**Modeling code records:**
-------

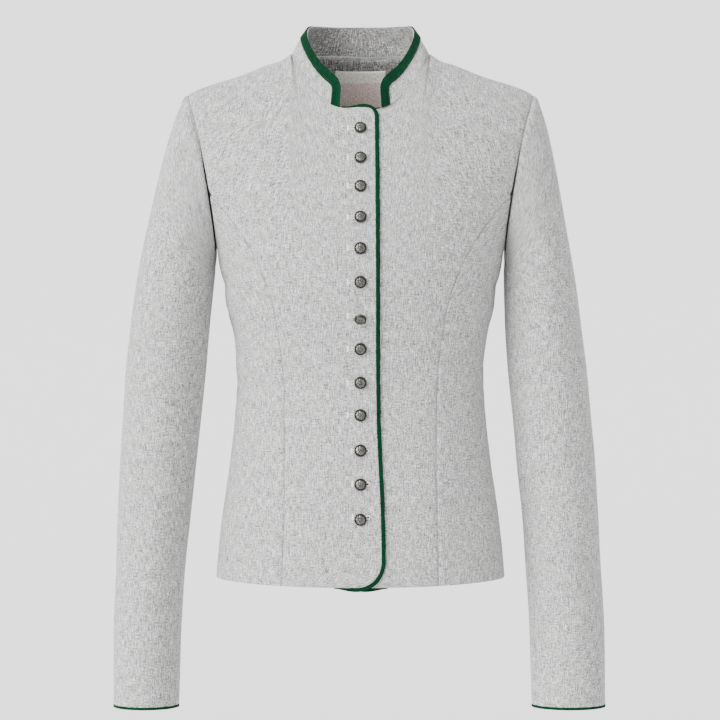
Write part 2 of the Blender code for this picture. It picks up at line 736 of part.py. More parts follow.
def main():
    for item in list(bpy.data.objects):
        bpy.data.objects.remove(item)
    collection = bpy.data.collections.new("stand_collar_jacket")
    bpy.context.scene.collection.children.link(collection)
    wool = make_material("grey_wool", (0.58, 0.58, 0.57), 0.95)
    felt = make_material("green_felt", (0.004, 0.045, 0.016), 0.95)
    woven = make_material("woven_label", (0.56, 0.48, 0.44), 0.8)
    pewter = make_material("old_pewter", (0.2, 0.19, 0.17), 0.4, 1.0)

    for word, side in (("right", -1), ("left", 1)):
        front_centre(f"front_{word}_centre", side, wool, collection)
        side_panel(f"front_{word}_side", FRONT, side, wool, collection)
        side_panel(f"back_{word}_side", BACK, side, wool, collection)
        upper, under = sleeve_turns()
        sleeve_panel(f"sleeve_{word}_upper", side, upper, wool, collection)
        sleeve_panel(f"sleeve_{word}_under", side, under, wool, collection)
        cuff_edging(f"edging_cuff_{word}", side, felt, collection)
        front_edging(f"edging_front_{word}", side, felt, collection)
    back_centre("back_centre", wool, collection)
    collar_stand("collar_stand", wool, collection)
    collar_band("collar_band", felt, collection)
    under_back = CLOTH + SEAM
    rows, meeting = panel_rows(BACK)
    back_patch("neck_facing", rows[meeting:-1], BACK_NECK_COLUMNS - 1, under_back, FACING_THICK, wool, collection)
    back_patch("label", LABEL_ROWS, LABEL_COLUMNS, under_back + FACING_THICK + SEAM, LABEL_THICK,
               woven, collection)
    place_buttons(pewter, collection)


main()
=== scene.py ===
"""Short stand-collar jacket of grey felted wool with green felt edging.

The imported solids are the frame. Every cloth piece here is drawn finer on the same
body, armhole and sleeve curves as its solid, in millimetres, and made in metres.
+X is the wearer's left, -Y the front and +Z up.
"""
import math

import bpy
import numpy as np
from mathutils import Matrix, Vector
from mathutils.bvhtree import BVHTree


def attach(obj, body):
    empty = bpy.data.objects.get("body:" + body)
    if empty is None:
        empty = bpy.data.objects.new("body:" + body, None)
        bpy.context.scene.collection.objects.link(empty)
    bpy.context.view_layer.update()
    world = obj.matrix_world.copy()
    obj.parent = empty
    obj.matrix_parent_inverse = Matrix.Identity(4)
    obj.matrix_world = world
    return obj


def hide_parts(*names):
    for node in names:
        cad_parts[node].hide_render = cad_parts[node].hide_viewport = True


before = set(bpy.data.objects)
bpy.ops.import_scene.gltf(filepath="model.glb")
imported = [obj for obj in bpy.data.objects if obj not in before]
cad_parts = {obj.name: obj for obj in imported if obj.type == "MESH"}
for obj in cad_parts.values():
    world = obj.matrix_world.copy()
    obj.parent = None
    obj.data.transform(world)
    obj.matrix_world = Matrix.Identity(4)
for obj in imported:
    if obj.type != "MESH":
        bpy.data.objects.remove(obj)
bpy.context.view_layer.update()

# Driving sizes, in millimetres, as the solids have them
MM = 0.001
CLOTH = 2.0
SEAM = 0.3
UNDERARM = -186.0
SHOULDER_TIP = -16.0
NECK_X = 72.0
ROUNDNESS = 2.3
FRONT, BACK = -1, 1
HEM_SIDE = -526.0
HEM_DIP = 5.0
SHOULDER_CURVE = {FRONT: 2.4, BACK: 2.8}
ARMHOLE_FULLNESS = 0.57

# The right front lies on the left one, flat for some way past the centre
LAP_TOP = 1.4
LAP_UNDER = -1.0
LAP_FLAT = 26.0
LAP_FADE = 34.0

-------

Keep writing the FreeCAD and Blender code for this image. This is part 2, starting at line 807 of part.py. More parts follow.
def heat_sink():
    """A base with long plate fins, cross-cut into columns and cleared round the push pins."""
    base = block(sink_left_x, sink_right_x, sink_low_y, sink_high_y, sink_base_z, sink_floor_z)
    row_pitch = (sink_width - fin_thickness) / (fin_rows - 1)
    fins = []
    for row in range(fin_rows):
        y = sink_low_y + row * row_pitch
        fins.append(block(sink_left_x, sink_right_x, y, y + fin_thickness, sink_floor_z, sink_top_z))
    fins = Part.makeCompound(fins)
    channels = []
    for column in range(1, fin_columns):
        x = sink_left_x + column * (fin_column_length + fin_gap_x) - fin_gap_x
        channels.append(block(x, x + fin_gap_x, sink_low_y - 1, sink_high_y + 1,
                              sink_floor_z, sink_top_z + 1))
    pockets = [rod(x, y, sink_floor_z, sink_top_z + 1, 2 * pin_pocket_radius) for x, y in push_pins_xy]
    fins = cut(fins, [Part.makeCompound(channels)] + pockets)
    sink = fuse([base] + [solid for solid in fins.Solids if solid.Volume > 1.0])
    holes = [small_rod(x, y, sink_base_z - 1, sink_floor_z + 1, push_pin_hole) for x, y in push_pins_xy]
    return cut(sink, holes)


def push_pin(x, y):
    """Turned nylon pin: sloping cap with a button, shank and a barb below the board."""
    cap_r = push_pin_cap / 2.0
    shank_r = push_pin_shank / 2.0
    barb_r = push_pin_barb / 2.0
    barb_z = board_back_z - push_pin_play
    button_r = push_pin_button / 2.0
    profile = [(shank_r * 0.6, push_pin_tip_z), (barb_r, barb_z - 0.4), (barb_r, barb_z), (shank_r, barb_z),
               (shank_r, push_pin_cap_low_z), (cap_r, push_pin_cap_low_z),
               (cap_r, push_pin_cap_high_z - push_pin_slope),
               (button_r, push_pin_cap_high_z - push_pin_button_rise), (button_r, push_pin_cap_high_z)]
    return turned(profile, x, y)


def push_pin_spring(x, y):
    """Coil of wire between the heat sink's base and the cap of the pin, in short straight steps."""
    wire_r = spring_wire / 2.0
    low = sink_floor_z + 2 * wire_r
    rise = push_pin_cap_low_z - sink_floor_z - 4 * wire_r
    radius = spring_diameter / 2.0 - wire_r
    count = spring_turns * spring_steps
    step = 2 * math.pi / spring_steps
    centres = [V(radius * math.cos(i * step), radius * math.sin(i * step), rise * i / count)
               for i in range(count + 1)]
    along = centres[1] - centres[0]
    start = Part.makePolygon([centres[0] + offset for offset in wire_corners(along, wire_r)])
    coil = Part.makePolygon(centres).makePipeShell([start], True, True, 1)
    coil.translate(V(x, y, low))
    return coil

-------

**Task:** Using the data above, reproduce exactly the lines from the line that contains "for word, side" through the line that contains "for node in", including both.

**Result of the task:**
    for word, side in (("right", -1), ("left", 1)):
        front_centre(f"front_{word}_centre", side, wool, collection)
        side_panel(f"front_{word}_side", FRONT, side, wool, collection)
        side_panel(f"back_{word}_side", BACK, side, wool, collection)
        upper, under = sleeve_turns()
        sleeve_panel(f"sleeve_{word}_upper", side, upper, wool, collection)
        sleeve_panel(f"sleeve_{word}_under", side, under, wool, collection)
        cuff_edging(f"edging_cuff_{word}", side, felt, collection)
        front_edging(f"edging_front_{word}", side, felt, collection)
    back_centre("back_centre", wool, collection)
    collar_stand("collar_stand", wool, collection)
    collar_band("collar_band", felt, collection)
    under_back = CLOTH + SEAM
    rows, meeting = panel_rows(BACK)
    back_patch("neck_facing", rows[meeting:-1], BACK_NECK_COLUMNS - 1, under_back, FACING_THICK, wool, collection)
    back_patch("label", LABEL_ROWS, LABEL_COLUMNS, under_back + FACING_THICK + SEAM, LABEL_THICK,
               woven, collection)
    place_buttons(pewter, collection)


main()
=== scene.py ===
"""Short stand-collar jacket of grey felted wool with green felt edging.

The imported solids are the frame. Every cloth piece here is drawn finer on the same
body, armhole and sleeve curves as its solid, in millimetres, and made in metres.
+X is the wearer's left, -Y the front and +Z up.
"""
import math

import bpy
import numpy as np
from mathutils import Matrix, Vector
from mathutils.bvhtree import BVHTree


def attach(obj, body):
    empty = bpy.data.objects.get("body:" + body)
    if empty is None:
        empty = bpy.data.objects.new("body:" + body, None)
        bpy.context.scene.collection.objects.link(empty)
    bpy.context.view_layer.update()
    world = obj.matrix_world.copy()
    obj.parent = empty
    obj.matrix_parent_inverse = Matrix.Identity(4)
    obj.matrix_world = world
    return obj


def hide_parts(*names):
    for node in names:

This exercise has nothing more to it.